What the task requires:
The lines to reproduce run from the first one through the line containing "window_rail = 0.94; // [0.7:0.02:1.5]". Reproduce them exactly.
>> START Dataset section
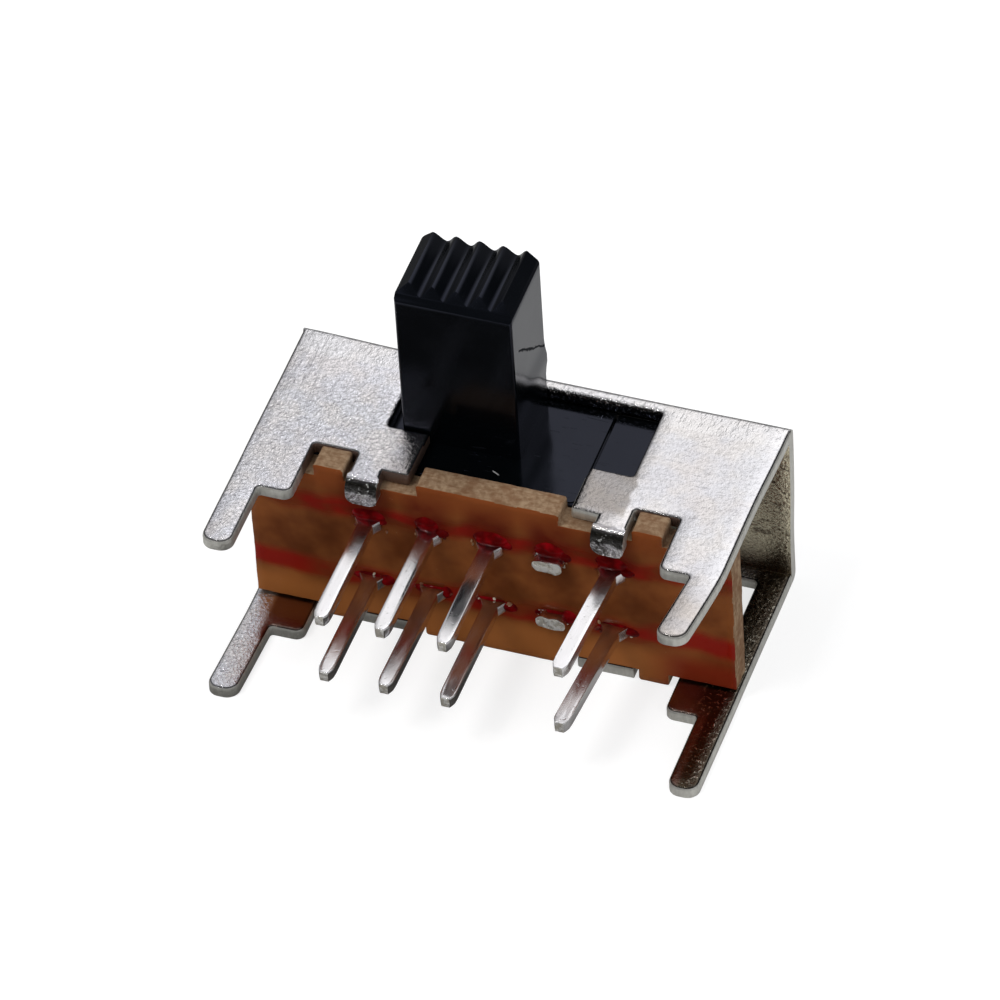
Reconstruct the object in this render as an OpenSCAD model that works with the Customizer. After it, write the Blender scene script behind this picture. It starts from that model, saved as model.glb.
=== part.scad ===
// Right-angle slide switch: two poles, three positions, 2 mm terminals.
// X runs along the switch, Z along the knob, and the legs point to -Y.
// The origin is on the seat plane of the shoulders, at mid length, level with the underside.

/* [Frame] */
// Length of the folded frame
frame_len = 16.1; // [13.4:0.1:20]
// Height over both plates
frame_h = 6.65; // [5.5:0.05:8]
// Depth from the shoulders' seat plane to the back face
frame_depth = 7.1; // [5.9:0.1:9]
// Thickness of the frame's sheet
sheet = 0.4; // [0.3:0.05:0.5]
// Outer radius of the two back folds
fold_r = 0.25; // [0.1:0.05:0.4]
// Width of each leg
leg_w = 1; // [0.8:0.05:1.3]
// Length of the upper legs below the seat plane
upper_leg_len = 2.65; // [1.5:0.05:5]
// Length of the lower legs below the seat plane
lower_leg_len = 3; // [1.5:0.05:5]
// Radius of the corners at each leg's end
leg_end_r = 0.4; // [0.1:0.05:0.4]
// Width of each shoulder, beside its leg
shoulder_w = 1.05; // [0.5:0.05:1.3]
// Width of the gap that takes each lug of the board
lug_gap_w = 1.45; // [1.2:0.05:1.8]
// Width of each ear
ear_w = 1.88; // [1.4:0.02:2]
// Distance from the board's front face back to the upper ears' front edges
ear_inset = 0.35; // [0.1:0.05:0.6]
// Distance from the board's front face back to the lower ears' front edges
lower_ear_inset = 0.03; // [0:0.01:0.4]
// Width of each tab that is bent over the board
tab_w = 1.03; // [0.6:0.01:1.3]
// How far each tab reaches below the top of the frame
tab_drop = 0.95; // [0.8:0.05:1.6]
// Width of the metal rail behind the knob's slot
rail_w = 0.52; // [0.45:0.01:0.8]
// Distance of the lower window's ends from the frame's ends
window_end = 0.97; // [0.6:0.01:2]
// Width of the lower window
window_w = 2.5; // [1:0.1:2.6]
// Metal left between the lower window and the back face
window_rail = 0.94; // [0.7:0.02:1.5]

/* [Board] */
// Gap between the seat plane and the board's front face
standoff = 1.35; // [1:0.05:2]
// Thickness of the board
board_t = 0.9; // [0.7:0.05:1.1]
// How far the board stops short of the frame's ends
board_end_gap = 0.1; // [0:0.02:0.4]
// Width of each lug
lug_w = 1; // [0.6:0.05:1.1]
// Side gap between the board's raised middle and each ear
mid_gap = 0.33; // [0.1:0.01:0.6]

/* [Terminals] */
// Pitch of the terminals
pitch = 2; // [1.7:0.05:2.4]
// Distance between the two rows
row_pitch = 2.5; // [2.4:0.05:3]
// Width of each pin
pin_w = 0.5; // [0.3:0.05:0.6]
// Thickness of the terminals' sheet
pin_t = 0.4; // [0.25:0.05:0.5]
// Length of the pins below the seat plane
pin_len = 3.15; // [1.5:0.05:5]
// Width of the shank inside the board
shank_w = 0.7; // [0.6:0.02:0.9]
// Width of each contact head behind the board
head_w = 1.3; // [1:0.05:1.5]
// Depth of the contact heads behind the board
head_d = 0.9; // [0.6:0.05:1.1]
// How far each staked stub stands in front of the board
stub_len = 0.35; // [0.2:0.05:0.6]

/* [Knob] */
// Length of the knob along the travel
knob_len = 3.85; // [3.2:0.05:4.4]
// Depth of the knob across the travel
knob_d = 2.82; // [2.2:0.02:3]
// Height of the knob's valleys above the frame
knob_h = 5.63; // [4.5:0.01:9]
// Number of ridges
ridge_n = 5; // [3:1:6]
// Height of each ridge
ridge_h = 0.28; // [0.1:0.02:0.4]
// Radius of the knob's upright corners
knob_r = 0.1; // [0.05:0.01:0.3]
// Bevel along the knob's front top edge
knob_bevel = 0.2; // [0.05:0.01:0.4]

/* [Travel] */
// Full travel of the slider, from stop to stop
travel = 4.1; // [3.4:0.1:4.8]
// Distance between two detent positions
step = 1.65; // [1.4:0.05:2]
// Gap between the knob and the slot, at each side and at each stop
slot_play = 0.05; // [0.02:0.01:0.1]

/* [Contacts and detent] */
// Thickness of the contact clips' sheet
clip_t = 0.15; // [0.1:0.01:0.2]
// Diameter of the detent ball
ball_d = 1.5; // [1.2:0.05:1.6]
// Wire diameter of the detent spring
wire_d = 0.2; // [0.12:0.01:0.25]
// Distance of the detent ball from the middle of the knob
detent_dx = 3.4; // [2.6:0.05:3.4]

/* [Hidden] */
$fn = 48;

reach = 1;           // how far cutting shapes run past what they cut
fit_gap = 0.02;      // gap round a piece that is pressed or staked in place
slide_gap = 0.05;    // gap round a piece that slides
board_play = 0.08;   // gap between the board's edges and the two plates
edge_r = 0.1;        // small corner radius left by the press tools
shoulder_r = 0.3;    // radius of each shoulder's front corner
window_r = 0.15;     // radius of the lower window's corners

// Places along the frame, measured from mid length.
half_len = frame_len / 2;
gap_out = half_len - leg_w - shoulder_w;
ear_out = gap_out - lug_gap_w;
ear_in = ear_out - ear_w;
slot_half = knob_len / 2 + travel / 2 + slot_play;
window_half = half_len - window_end;

// Places in depth, measured from the seat plane.
board_back = standoff + board_t;
lug_stop = board_back + fit_gap;
inner_back = frame_depth - sheet;
slot_back = frame_depth - rail_w;
slot_w = knob_d + 2 * slot_play;
slot_front = slot_back - slot_w;
window_back = frame_depth - window_rail;

// Heights.
inner_top = frame_h - sheet;
row_a_z = frame_h / 2 + row_pitch / 2;
row_b_z = frame_h / 2 - row_pitch / 2;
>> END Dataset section
The solution:
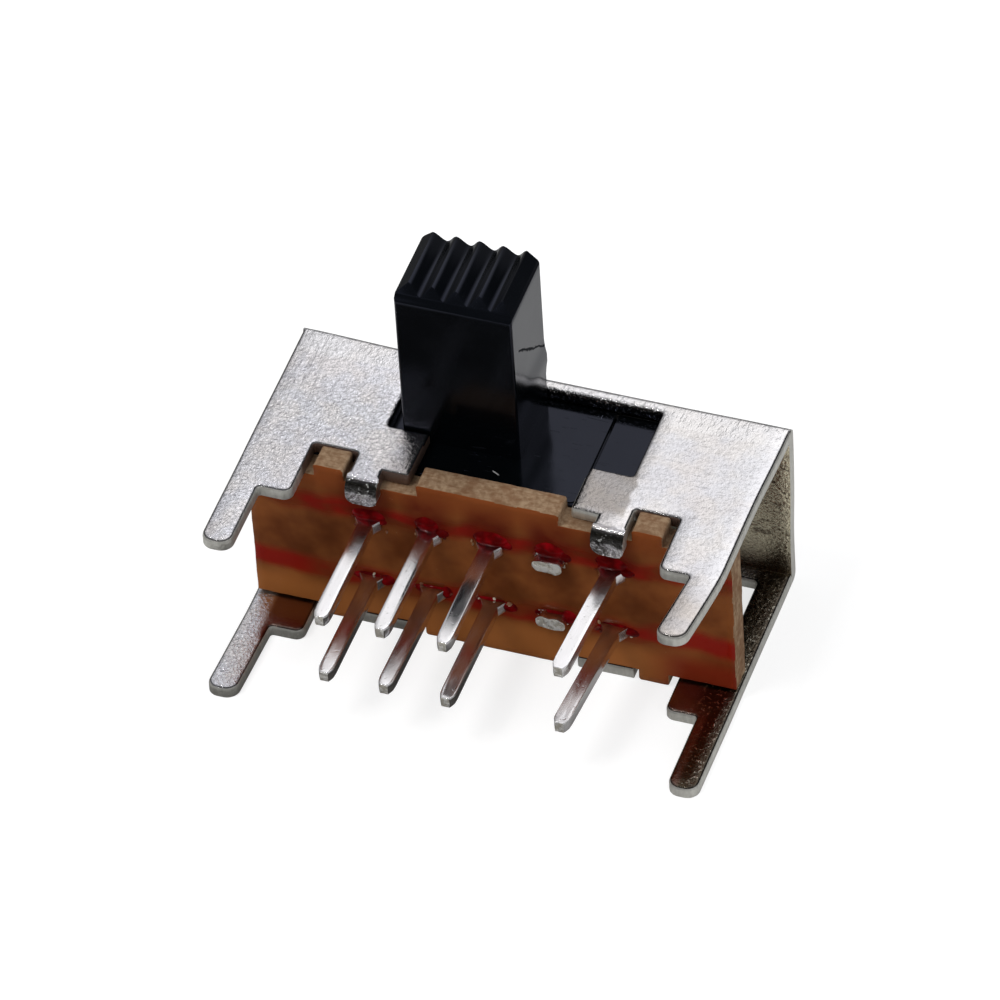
Reconstruct the object in this render as an OpenSCAD model that works with the Customizer. After it, write the Blender scene script behind this picture. It starts from that model, saved as model.glb.
=== part.scad ===
// Right-angle slide switch: two poles, three positions, 2 mm terminals.
// X runs along the switch, Z along the knob, and the legs point to -Y.
// The origin is on the seat plane of the shoulders, at mid length, level with the underside.

/* [Frame] */
// Length of the folded frame
frame_len = 16.1; // [13.4:0.1:20]
// Height over both plates
frame_h = 6.65; // [5.5:0.05:8]
// Depth from the shoulders' seat plane to the back face
frame_depth = 7.1; // [5.9:0.1:9]
// Thickness of the frame's sheet
sheet = 0.4; // [0.3:0.05:0.5]
// Outer radius of the two back folds
fold_r = 0.25; // [0.1:0.05:0.4]
// Width of each leg
leg_w = 1; // [0.8:0.05:1.3]
// Length of the upper legs below the seat plane
upper_leg_len = 2.65; // [1.5:0.05:5]
// Length of the lower legs below the seat plane
lower_leg_len = 3; // [1.5:0.05:5]
// Radius of the corners at each leg's end
leg_end_r = 0.4; // [0.1:0.05:0.4]
// Width of each shoulder, beside its leg
shoulder_w = 1.05; // [0.5:0.05:1.3]
// Width of the gap that takes each lug of the board
lug_gap_w = 1.45; // [1.2:0.05:1.8]
// Width of each ear
ear_w = 1.88; // [1.4:0.02:2]
// Distance from the board's front face back to the upper ears' front edges
ear_inset = 0.35; // [0.1:0.05:0.6]
// Distance from the board's front face back to the lower ears' front edges
lower_ear_inset = 0.03; // [0:0.01:0.4]
// Width of each tab that is bent over the board
tab_w = 1.03; // [0.6:0.01:1.3]
// How far each tab reaches below the top of the frame
tab_drop = 0.95; // [0.8:0.05:1.6]
// Width of the metal rail behind the knob's slot
rail_w = 0.52; // [0.45:0.01:0.8]
// Distance of the lower window's ends from the frame's ends
window_end = 0.97; // [0.6:0.01:2]
// Width of the lower window
window_w = 2.5; // [1:0.1:2.6]
// Metal left between the lower window and the back face
window_rail = 0.94; // [0.7:0.02:1.5]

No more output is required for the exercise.